[Written request] Print again only this span: the line with "base_shell();", the line with "cad_parts[node].hide_render = cad_parts[node].hide_viewport", and all lines between them, exactly as given.

● ● ● ●

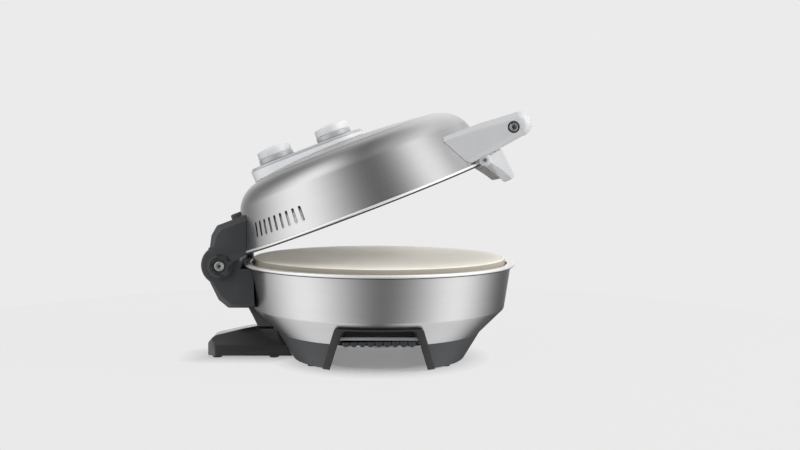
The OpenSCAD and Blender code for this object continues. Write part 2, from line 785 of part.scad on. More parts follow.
module lid_wall_screw(az, z, shank, hole, length) {
    wall_screw(az, lid_r_at(z), z, lid_lean, shank, hole, length);
}
module bracket_wall_screws(shank, hole, length = 12) {
    for (az = [180 - lid_screw_az, 180 + lid_screw_az], z = [lid_shell_z + 9, lid_shell_z + 27])
        lid_wall_screw(az, z, shank, hole, length);
}
module arm_wall_screws(shank, hole) {
    for (s = [-1, 1], z = [grip_z - 6, grip_z + 8])
        lid_wall_screw(s * asin((arm_in_y + 4) / lid_r_at(z)), z, shank, hole, 9);
}

// Side outline of the upper bracket in X and Z, pulled in at the rear and the top by g
function upper_outline(g) = [
    [-(crease_r - 20), lid_z + 0.4], [hinge_x + 4 + g, lid_z + 0.4], [hinge_x - 6 + g, hinge_z + 23],
    [hinge_x + 3 + g, hinge_z + 39 - g * 0.4], [hinge_x + 14 + g * 0.6, hinge_z + 48 - g],
    [-(crease_r - 20), hinge_z + 48 - g]
];

module hinge_lid() {
    color(dark) in_lid() difference() {
        union() {
            difference() {
                union() {
                    hull() {
                        along_y(-upper_cheek_out + 8, upper_cheek_out - 8) polygon(upper_outline(0));
                        along_y(-upper_cheek_out, upper_cheek_out) polygon(upper_outline(7));
                    }
                    translate([hinge_x + 31, -flange_half_w, lid_z + 10])
                        cube([40, 2 * flange_half_w, flange_up]);
                    both_sides() rod_y(hinge_x, hinge_z, cap_r + 1, -upper_cheek_out, -upper_cheek_in, 96);
                    both_sides() along_y(-upper_cheek_out, -upper_cheek_in) polygon([
                        [hinge_x - 8, hinge_z + 13], [hinge_x - 5, hinge_z + 26],
                        [hinge_x + 40, hinge_z + 10],
                        [hinge_x + 40, hinge_z + 1.6], [hinge_x + 10, hinge_z - 2]
                    ]);
                }
                along_y(-lower_cheek_in, lower_cheek_in) polygon([
                    [-(crease_r - 30), lid_z - 5], [hinge_x + 8, lid_z - 5], [hinge_x, hinge_z + 23],
                    [hinge_x + 8, hinge_z + 37], [hinge_x + 16, hinge_z + 43],
                    [-(crease_r - 30), hinge_z + 43]
                ]);
            }
            intersection() {
                bracket_wall_screws(5, true, 60);
                along_y(-lower_cheek_in, lower_cheek_in) polygon(upper_outline(3));
            }
        }
        lid_envelope(seat_gap);
        rod_y(hinge_x, hinge_z, knuckle_r + 0.6, -upper_cheek_in, upper_cheek_in, 96);
        bracket_wall_screws(screw_r + 0.1, true);
        translate([0, 0, -1]) cylinder(r = rim_r + 0.6, h = rim_z + 1 + close_gap, $fn = 96);
        rod_y(hinge_x, hinge_z, bush_r + seat_fit, -upper_cheek_out - 1, upper_cheek_out + 1);
    }
}

module hinge_bushes() {
    color("#c9a24a") in_lid() both_sides() difference() {
        rod_y(hinge_x, hinge_z, bush_r, -upper_cheek_out, -upper_cheek_in);
        rod_y(hinge_x, hinge_z, shaft_r + run_gap, -upper_cheek_out - 1, -upper_cheek_in + 1);
    }
}

module hinge_lid_screws() {
    color(silver) in_lid() bracket_wall_screws(screw_r, false);
}

// ---- console ----

// An upright shape with a pill outline round both knobs, its upper edge bevelled by c
module pill(r, z0, z1, c = 0) {
    for (x = [pod_rear_x, pod_front_x]) translate([x, 0, z0]) {
        cylinder(r = r, h = z1 - z0 - c, $fn = 96);
        if (c > 0) translate([0, 0, z1 - z0 - c]) cylinder(r1 = r, r2 = r - c, h = c, $fn = 96);
    }
    along_x(pod_rear_x, pod_front_x) polygon([
        [-r, z0], [r, z0], [r, z1 - c], [r - c, z1], [c - r, z1], [-r, z1 - c]
    ]);
}

module console_screw_places() {
    for (x = [pod_rear_x + 16, pod_front_x - 16], y = [-1, 1])
        translate([x, y * (pod_r - 7), dome_at(norm([x, pod_r - 7])) - sheet_t - 0.3]) children();
}

module console_base() {
    color(pale) in_lid() difference() {
        union() {
            difference() {
                pill(pod_r, dome_z - 4, pod_top_z - fascia_t - 1);
                pill(pod_r - pod_wall, dome_z - 5, pod_top_z);
            }
            console_screw_places() cylinder(r = 4.6, h = pod_h - fascia_t, $fn = 32);
        }
        lid_envelope(0.3);
        console_screw_places() cylinder(r = 1.6, h = 5, $fn = 24);
    }
}

module console_fascia() {
    color(silver) in_lid() difference() {
        union() {
            pill(pod_r - 2, pod_top_z - fascia_t, pod_top_z, 1.2);
            pill(pod_r, pod_top_z - fascia_t - 1, pod_top_z - fascia_t);
        }
        for (x = [pod_rear_x, pod_front_x]) translate([x, 0, pod_top_z - 10])
            cylinder(r = spindle_r + 1, h = 20, $fn = 48);
        for (s = [-1, 1]) translate([(pod_rear_x + pod_front_x) / 2, s * 9, pod_top_z - 10])
            cylinder(r = 3.1, h = 20, $fn = 32);
    }
}

module console_screws() {
    color(silver) in_lid() console_screw_places() {
        translate([0, 0, -1.8]) cylinder(r = 3, h = 1.8, $fn = 24);
        translate([0, 0, -1]) cylinder(r = 1.5, h = 5.5, $fn = 24);
    }
}

module indicator_lamps() {
    color("#c9362a") in_lid() for (s = [-1, 1])
        translate([(pod_rear_x + pod_front_x) / 2, s * 9, pod_top_z - fascia_t - 4])
            cylinder(r = 3, h = fascia_t + 4.4, $fn = 32);
}

// A switch body that hangs under the fascia and holds the end of a knob's spindle
module switch_body(x, r) {
    top = pod_top_z - fascia_t - 1;
    translate([x, 0, 0]) difference() {
        translate([0, 0, liner_top_z + 3]) cylinder(r = r, h = top - liner_top_z - 3, $fn = 64);
        translate([0, 0, top - spindle_depth])
            cylinder(r = spindle_r + run_gap, h = spindle_depth + 1, $fn = 48);
    }
}
module thermostat() { color("#d8cfc0") in_lid() switch_body(pod_rear_x, 15); }
module timer_unit() { color("#c9a24a") in_lid() switch_body(pod_front_x, 17); }

module knob_skirt(x) {
    in_lid() translate([x, 0, pod_top_z + knob_gap]) difference() {
        cylinder(r = knob_r, h = skirt_h, $fn = 96);
        translate([0, 0, -1]) cylinder(r = spindle_r + 2, h = skirt_h + 2, $fn = 48);
    }
}

module knob(x) {
    in_lid() translate([x, 0, pod_top_z + knob_gap]) difference() {
        union() {
            translate([0, 0, skirt_h])
                cylinder(r1 = knob_r - 0.6, r2 = knob_r - 1.3, h = knob_h - skirt_h - crown_h, $fn = 96);
            translate([0, 0, knob_h - crown_h]) rotate_extrude($fn = 96) polygon([
                [0, 0], [knob_r - 1.3, 0], [knob_r - 2.3, crown_h * 0.3], [knob_r * 0.7, crown_h * 0.72],
                [knob_r * 0.38, crown_h * 0.95], [knob_r * 0.2, crown_h], [0, crown_h]
            ]);
            cylinder(r = spindle_r + 2 - seat_fit, h = skirt_h + 1, $fn = 48);
        }
        translate([0, 0, -1]) cylinder(r = spindle_r + seat_fit, h = knob_h - 3, $fn = 48);
    }
}

module spindle(x) {
    in_lid() translate([x, 0, pod_top_z - fascia_t - 1 - spindle_depth + 0.4])
        cylinder(r = spindle_r, h = spindle_depth + fascia_t + knob_gap + knob_h - 4, $fn = 48);
}

module temperature_knob() { color(pale) knob(pod_rear_x); }
module temperature_skirt() { color(silver) knob_skirt(pod_rear_x); }
module temperature_spindle() { color("#8c8c90") spindle(pod_rear_x); }
module timer_knob() { color(pale) knob(pod_front_x); }
module timer_skirt() { color(silver) knob_skirt(pod_front_x); }
module timer_spindle() { color("#8c8c90") spindle(pod_front_x); }

// ---- handle ----

function arm_outline() = concat(
    [[rim_r - 78, grip_z + arm_rise], [rim_r - 18, grip_z + arm_rise]],
    arc([grip_x + 8.5, grip_z + 1], 15, 98, -98, 14),
    [[grip_x - 30, grip_z - 18.9]],
    arc([pin_x, pin_z], ear_r, 60, -110, 8),
    [[pin_x - ear_r, pin_z + 1], [rim_r - 78, pin_z + 3]]);

module handle_arm() {
    difference() {
        intersection() {
            along_y(-arm_out_y, -arm_in_y) polygon(arm_outline());
            along_x(0, rim_r + 80) polygon([
                [-arm_out_y, 0], [-arm_in_y, 0], [-arm_in_y, grip_z + arm_rise - 2],
                [-arm_in_y - 2, grip_z + arm_rise], [-arm_out_y + 5, grip_z + arm_rise],
                [-arm_out_y, grip_z + arm_rise - 5]
            ]);
        }
        lid_envelope(0.3);
        arm_wall_screws(screw_r + 0.1, true);
        rod_y(grip_x, grip_z, rod_r + seat_fit, -arm_in_y - 6, 0);
        rod_y(grip_x, grip_z, screw_r + 0.1, -arm_out_y - 1, 0, 24);
        rod_y(grip_x, grip_z, 7.2, -arm_out_y - 1, -arm_out_y + 2);
        rod_y(pin_x, pin_z, pin_r + seat_fit, -arm_in_y - 11, -arm_in_y - 5, 32);
        rod_y(pin_x, pin_z, pin_r + 2, -arm_in_y - 5.5, -arm_in_y + 1);
    }
}
module handle_arm_near() { color(silver) in_lid() handle_arm(); }
module handle_arm_far() { color(silver) in_lid() mirror([0, 1, 0]) handle_arm(); }

module handle_arm_screws() {
    color(silver) in_lid() arm_wall_screws(screw_r, false);
}

module handle_grip() {
    color(silver) in_lid() difference() {
        rod_y(grip_x, grip_z, grip_r, -arm_in_y, arm_in_y, 96);
        rod_y(grip_x, grip_z, rod_r + seat_fit, -arm_in_y - 1, arm_in_y + 1);
    }
}

module handle_rod() {
    reach = arm_in_y + 6;
    color("#8c8c90") in_lid() difference() {
        rod_y(grip_x, grip_z, rod_r, -reach, reach);
        both_sides() rod_y(grip_x, grip_z, screw_r + seat_fit, -reach - 1, -reach + 16, 24);
    }
}

module grip_screws() {
    color(silver) in_lid() both_sides() difference() {
        union() {
            rod_y(grip_x, grip_z, 7, -arm_out_y - 0.6, -arm_out_y + 2);
            rod_y(grip_x, grip_z, screw_r, -arm_out_y, -arm_in_y + 8, 24);
        }
        rod_y(grip_x, grip_z, 3, -arm_out_y - 2, -arm_out_y + 0.6, 6);
    }
}

// ---- latch ----

module latch_pins() {
    color("#8c8c90") in_lid() both_sides() rod_y(pin_x, pin_z, pin_r, -arm_in_y - 11, -arm_in_y + 9, 32);
}

module latch_springs() {
    color("#8c8c90") in_lid() both_sides()
        coil_y(pin_x, pin_z, -arm_in_y - 5, -arm_in_y - 1, pin_r + 1.3, 0.45, 4);
}

module latch() {
    out_low_r = latch_in_r + latch_depth;
    out_top_r = latch_in_r + latch_depth * 0.6;
    low_half_w = latch_half_w * 0.6;
    color(silver) in_lid() difference() {
        intersection() {
            rotate_extrude() polygon([
                [latch_in_r, latch_low_z + 2], [latch_in_r + 2, latch_low_z], [out_low_r - 2, latch_low_z],
                [out_low_r, latch_low_z + 2], [out_top_r, latch_top_z], [latch_in_r, latch_top_z]
            ]);
            along_x(0, rim_r + 40) polygon([
                [-low_half_w, latch_low_z - 1], [low_half_w, latch_low_z - 1],
                [latch_half_w, pin_z - 6], [latch_half_w, pin_z + 6], [-latch_half_w, pin_z + 6],
                [-latch_half_w, pin_z - 6]
            ]);
        }
        rod_y(pin_x, pin_z, pin_r + run_gap, -latch_half_w - 1, -arm_in_y + 10, 32);
        rod_y(pin_x, pin_z, pin_r + run_gap, arm_in_y - 10, latch_half_w + 1, 32);
    }
}

base_shell();
base_rim();
rim_trim();
inner_pan();
lower_element();
lower_element_brackets();
pan_standoffs();
heat_shield();
thermal_cutout();
plinth();
carry_grip_near();
carry_grip_far();
foot_pads();
bottom_cover();
cover_screws();
terminal_block();
cord_gland();
rear_foot();
rear_foot_pads();
rear_spine();
hinge_base();
hinge_base_screws();
hinge_shaft();
hinge_springs();
hinge_caps();
hinge_cap_screws();
pizza_stone();
lid_shell();
lid_rim();
lid_seal();
lid_liner();
upper_element();
upper_element_clips();
hinge_lid();
hinge_lid_screws();
hinge_bushes();
console_base();
console_fascia();
console_screws();
indicator_lamps();
thermostat();
timer_unit();
handle_arm_near();
handle_arm_far();
handle_arm_screws();
handle_grip();
handle_rod();
grip_screws();
latch_pins();
latch_springs();
latch();
temperature_knob();
temperature_skirt();
temperature_spindle();
timer_knob();
timer_skirt();
timer_spindle();
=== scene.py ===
"""Electric pizza maker: a steel base with a baking stone, under a domed lid on a rear hinge.

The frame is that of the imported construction: +X runs from the hinge to the handle, +Z is up, and
the origin is on the table under the middle of the base. Sizes are in millimetres until they go into
a mesh. Pieces of the lid are drawn for the closed lid, and are then turned about the hinge to the
lid's rest angle.
"""

import json
import logging
import math
from contextlib import contextmanager
from dataclasses import dataclass, replace
from enum import Enum
from typing import Callable, Iterator, Sequence

import bmesh
import bpy
import numpy as np
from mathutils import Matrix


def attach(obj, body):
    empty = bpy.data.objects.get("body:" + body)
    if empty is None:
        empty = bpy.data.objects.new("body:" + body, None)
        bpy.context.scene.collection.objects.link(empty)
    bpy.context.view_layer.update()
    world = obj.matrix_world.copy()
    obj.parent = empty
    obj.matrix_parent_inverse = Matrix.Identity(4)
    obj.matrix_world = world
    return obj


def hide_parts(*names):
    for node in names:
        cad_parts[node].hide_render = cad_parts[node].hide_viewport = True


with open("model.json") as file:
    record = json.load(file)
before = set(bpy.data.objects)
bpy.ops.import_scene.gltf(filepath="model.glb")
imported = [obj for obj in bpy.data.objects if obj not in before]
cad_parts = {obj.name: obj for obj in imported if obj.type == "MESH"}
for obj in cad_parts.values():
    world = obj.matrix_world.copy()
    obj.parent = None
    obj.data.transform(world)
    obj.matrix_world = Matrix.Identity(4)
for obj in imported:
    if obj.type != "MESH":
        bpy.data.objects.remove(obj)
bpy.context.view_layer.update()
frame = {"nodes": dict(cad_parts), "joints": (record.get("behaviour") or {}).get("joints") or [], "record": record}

LOG = logging.getLogger("pizza_maker")
Array = np.ndarray
Point = Sequence[float]
Piece = bpy.types.Object

MM = 0.001
FULL_TURN = 2 * math.pi
# Half the angle of a corner, from which on it isn't rounded any more.
NEARLY_STRAIGHT = math.radians(89)
# Lengths in metres up to which vertices are merged and faces count as flat.
MERGE_M = 1e-6
FLAT_M = 1e-7
# The turn in degrees past which an edge stays sharp, where a piece doesn't say its own.
SHARP = 32.0


# ---------------------------------------------------------------- numbers from the frame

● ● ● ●

[In response]
base_shell();
base_rim();
rim_trim();
inner_pan();
lower_element();
lower_element_brackets();
pan_standoffs();
heat_shield();
thermal_cutout();
plinth();
carry_grip_near();
carry_grip_far();
foot_pads();
bottom_cover();
cover_screws();
terminal_block();
cord_gland();
rear_foot();
rear_foot_pads();
rear_spine();
hinge_base();
hinge_base_screws();
hinge_shaft();
hinge_springs();
hinge_caps();
hinge_cap_screws();
pizza_stone();
lid_shell();
lid_rim();
lid_seal();
lid_liner();
upper_element();
upper_element_clips();
hinge_lid();
hinge_lid_screws();
hinge_bushes();
console_base();
console_fascia();
console_screws();
indicator_lamps();
thermostat();
timer_unit();
handle_arm_near();
handle_arm_far();
handle_arm_screws();
handle_grip();
handle_rod();
grip_screws();
latch_pins();
latch_springs();
latch();
temperature_knob();
temperature_skirt();
temperature_spindle();
timer_knob();
timer_skirt();
timer_spindle();
=== scene.py ===
"""Electric pizza maker: a steel base with a baking stone, under a domed lid on a rear hinge.

The frame is that of the imported construction: +X runs from the hinge to the handle, +Z is up, and
the origin is on the table under the middle of the base. Sizes are in millimetres until they go into
a mesh. Pieces of the lid are drawn for the closed lid, and are then turned about the hinge to the
lid's rest angle.
"""

import json
import logging
import math
from contextlib import contextmanager
from dataclasses import dataclass, replace
from enum import Enum
from typing import Callable, Iterator, Sequence

import bmesh
import bpy
import numpy as np
from mathutils import Matrix


def attach(obj, body):
    empty = bpy.data.objects.get("body:" + body)
    if empty is None:
        empty = bpy.data.objects.new("body:" + body, None)
        bpy.context.scene.collection.objects.link(empty)
    bpy.context.view_layer.update()
    world = obj.matrix_world.copy()
    obj.parent = empty
    obj.matrix_parent_inverse = Matrix.Identity(4)
    obj.matrix_world = world
    return obj


def hide_parts(*names):
    for node in names:
        cad_parts[node].hide_render = cad_parts[node].hide_viewport = True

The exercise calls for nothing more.